Whatever works, right? In 1977, Cincinnati’s Dave Concepcion tried breaking out of a slump—to heat up, as it were—by getting into an industrial clothes drier and having teammate Pat Zachary turn it on. Concepcion singed off much of his hair. He also got three hits against the Cubs.

That, though, was mild. In 1993, Reds pitcher Jose Rijo—who’d gone 10 starts without a win—returned to his home in the Dominican Republic during the All-Star break and sacrificed two goats to the Baseball Gods. He’d have normally killed only one, he said, according to The Cultural Encyclopedia of Baseball, but he “wanted to make sure.” Sure enough, Rijo won his first game back, and went 8-4 in the season’s second half.
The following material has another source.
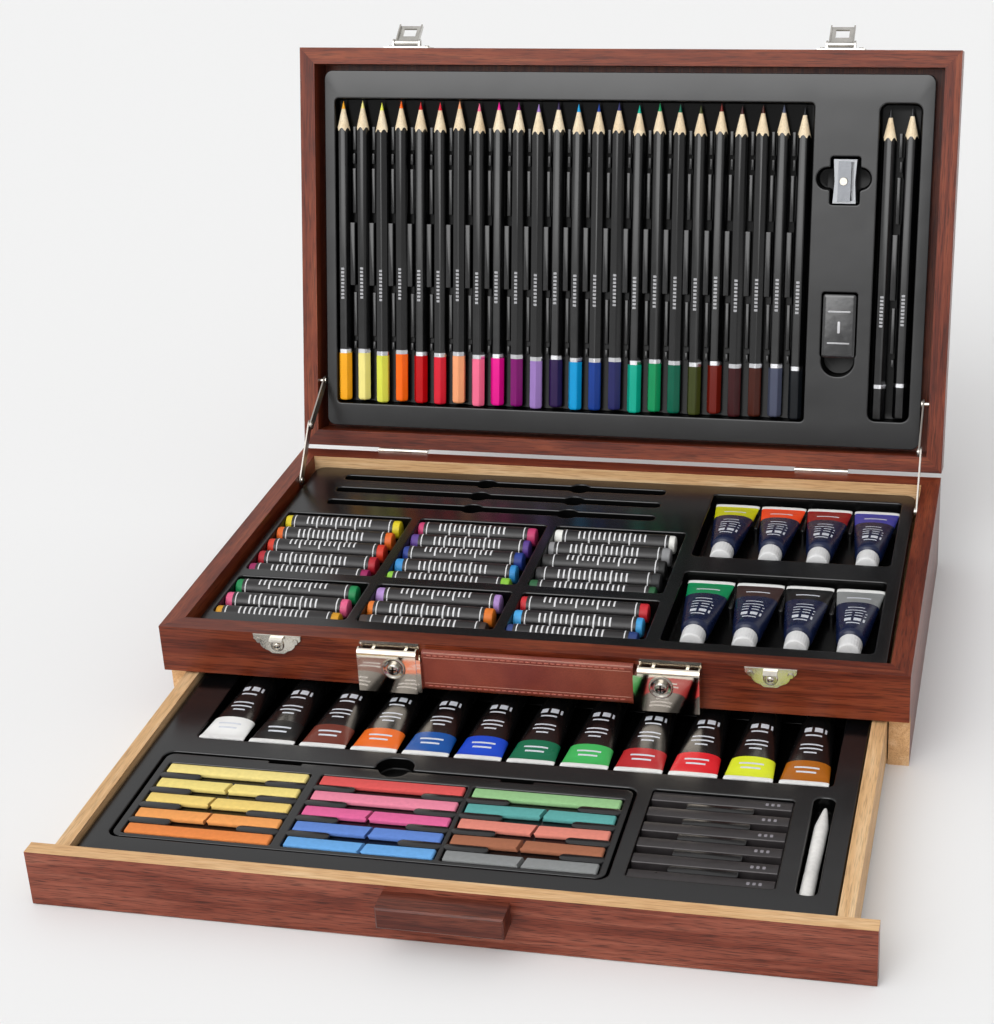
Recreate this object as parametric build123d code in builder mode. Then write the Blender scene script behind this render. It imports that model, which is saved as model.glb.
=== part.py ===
from build123d import *
import math
import os

os.makedirs("parts", exist_ok=True)

# An artist's pencil box: a hinged lid full of pencils over a tray of pastels and
# tubes, with a pull-out drawer of chalks, paints and graphite under it.
# Millimetres. X runs to the right, Y to the back and Z up. The origin is on the
# table, under the middle of the closed case. The lid stands open and the drawer
# is pulled out, as the box is displayed.

# ---------------------------------------------------------------- the case
case_w = 375.0
case_d = 230.0
base_h = 53.5
fascia_h = 25.0
rim_side = 10.1
rim_front = 11.3
front_setback = 8.0
bottom_t = 2.6
divider_t = 2.0

# ---------------------------------------------------------------- the lid
lid_open = 104.7
lid_t = 24.0
lid_rim_side = 8.7
lid_rim_end = 9.1
lid_panel_t = 3.0
lid_gap = 0.75
hinge_back = 1.4
hinge_xs = (-126.0, 120.5)
hinge_w = 30.0
latch_xs = (-124.5, 122.0)

# ---------------------------------------------------------------- the drawer
drawer_out = 166.7
drawer_front_t = 8.0
drawer_front_z = 0.5
drawer_front_h = 27.4
drawer_w = 353.5
drawer_side_t = 6.8
drawer_len = 204.0
drawer_side_z = 3.2
drawer_side_top = 27.0

# ---------------------------------------------------------------- the trays
sheet = 0.8
base_tray_top = base_h - 6.0
lid_tray_depth = 4.0
drawer_tray_top = drawer_side_top - 3.0

front_y = -case_d / 2
back_y = case_d / 2
half_w = case_w / 2

# the lid's own plane: x across, y up the lid from its hinge edge, z out of the rim
lean = math.radians(lid_open - 90.0)
lid_up = Vector(0, math.sin(lean), math.cos(lean))
lid_out = Vector(0, -math.cos(lean), math.sin(lean))
hinge_axis = Vector(0, back_y + hinge_back, base_h + lid_gap / 2)
lid_origin = hinge_axis + lid_up * hinge_back - lid_out * (lid_gap / 2)
lid_plane = Plane(origin=lid_origin, x_dir=(1, 0, 0), z_dir=lid_out)


def lid_point(x, s, h):
    """World point at x across, s up the lid and h behind the rim."""
    return lid_origin + Vector(x, 0, 0) + lid_up * s - lid_out * h


def save(piece, name):
    """Label one finished piece and write its file."""
    piece.part.label = name
    export_step(piece.part, "parts/" + name + ".step")


def from_front(distance):
    """World y of a point that far behind the face of the case."""
    return front_y + distance


# ================================================================ case woodwork
fascia_z = base_h - fascia_h

# Each side is a full-height board whose upper part is mitred into the front rim.
# Below the rim its front end stands back and stays bare.
for side, name in ((-1, "base_side_left"), (1, "base_side_right")):
    outer = side * half_w
    inner = side * (half_w - rim_side)
    with BuildPart() as board:
        with BuildSketch(Plane.XY.offset(fascia_z)):
            with BuildLine():
                Polyline(
                    (outer, front_y),
                    (inner, front_y + rim_front),
                    (inner, back_y - rim_front),
                    (outer, back_y),
                    close=True,
                )
            make_face()
        extrude(amount=fascia_h)
        with BuildSketch(Plane.XY):
            with BuildLine():
                Polyline(
                    (outer, front_y + front_setback),
                    (inner, front_y + front_setback),
                    (inner, back_y - rim_front),
                    (outer, back_y),
                    close=True,
                )
            make_face()
        extrude(amount=fascia_z)
    save(board, name)

with BuildPart() as base_back_panel:
    with BuildSketch(Plane.XY):
        with BuildLine():
            Polyline(
                (-half_w, back_y),
                (half_w, back_y),
                (half_w - rim_side, back_y - rim_front),
                (-half_w + rim_side, back_y - rim_front),
                close=True,
            )
        make_face()
    extrude(amount=base_h)
save(base_back_panel, "base_back_panel")

with BuildPart() as base_fascia:
    with BuildSketch(Plane.XY.offset(fascia_z)):
        with BuildLine():
            Polyline(
                (-half_w, front_y),
                (half_w, front_y),
                (half_w - rim_side, front_y + rim_front),
                (-half_w + rim_side, front_y + rim_front),
                close=True,
            )
        make_face()
    extrude(amount=fascia_h)
save(base_fascia, "base_fascia")

inside_w = case_w - 2 * rim_side
with BuildPart() as base_bottom_panel:
    with BuildSketch(Plane.XY):
        with Locations((0, (front_setback - rim_front) / 2 + 0.3)):
            Rectangle(inside_w, case_d - front_setback - rim_front - 0.6)
    extrude(amount=bottom_t)
save(base_bottom_panel, "base_bottom_panel")

with BuildPart() as divider_panel:
    with BuildSketch(Plane.XY.offset(fascia_z)):
        Rectangle(inside_w, case_d - 2 * rim_front)
    extrude(amount=divider_t)
save(divider_panel, "divider_panel")


# ================================================================ formed trays
def formed_tray(plane, outline, corner, skirt, wells):
    """A thin formed sheet: a flat top, a skirt round it and rounded pockets.

    outline is (x low, x high, y low, y high) on the plane, which is the tray's
    top. Each well is (x low, x high, y low, y high, depth, corner radius).
    """
    x0, x1, y0, y1 = outline
    with BuildPart() as tray:
        with BuildSketch(plane):
            with Locations(((x0 + x1) / 2, (y0 + y1) / 2)):
                RectangleRounded(x1 - x0, y1 - y0, corner)
        extrude(amount=-skirt)
        with BuildSketch(plane.offset(-sheet)):
            with Locations(((x0 + x1) / 2, (y0 + y1) / 2)):
                RectangleRounded(
                    x1 - x0 - 2 * sheet, y1 - y0 - 2 * sheet, corner - sheet
                )
        extrude(amount=-skirt, mode=Mode.SUBTRACT)
        for wx0, wx1, wy0, wy1, depth, radius in wells:
            with BuildSketch(plane):
                with Locations(((wx0 + wx1) / 2, (wy0 + wy1) / 2)):
                    RectangleRounded(
                        wx1 - wx0 + 2 * sheet, wy1 - wy0 + 2 * sheet, radius + sheet
                    )
            extrude(amount=-(depth + sheet))
        for wx0, wx1, wy0, wy1, depth, radius in wells:
            with BuildSketch(plane):
                with Locations(((wx0 + wx1) / 2, (wy0 + wy1) / 2)):
                    RectangleRounded(wx1 - wx0, wy1 - wy0, radius)
            extrude(amount=-depth, mode=Mode.SUBTRACT)
    return tray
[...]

Entire organizations have even been known to get in on the act. In 1951, the Indians—trying anything to beat Yankees southpaw Eddie Lopat, who boasted a 30-6 record against them over the course of his career—passed out 15,000 rabbits’ feet to fans, one of whom actually raced onto the field during the game to throw a black cat (or at least a gray kitten) at the pitcher. Cleveland put up five runs in the first inning against Lopat en route to an 8-2 victory. In Lopat’s next start against them, the Indians won, 8-0.

As for Jansen, he explained after the game that he’d done something similar last season in Triple-A. “I was DHing, and I did it,” he said in a New York Post report. “I struck out my first time, and I went in and shaved and got like a couple hits after, so I gave it another shot tonight.”

Sure enough, after going 0-for-3 to that point on the day (and 0-for-his-last-6 overall), Jansen collected a hit in his next at-bat, a seeing-eye single to left that brought home two runs.

Blue Jays pitcher Marcus Stroman was right there with him. “Whatever to get knocks, man,” he said. “He shaved it off, and double-RBI single. Whatever for knocks.”

So okay, maybe totems work. Then again, Jansen has gone only 1-for-10 since that point, bringing his season average back down to .210. Maybe it’s time to grow another mustache.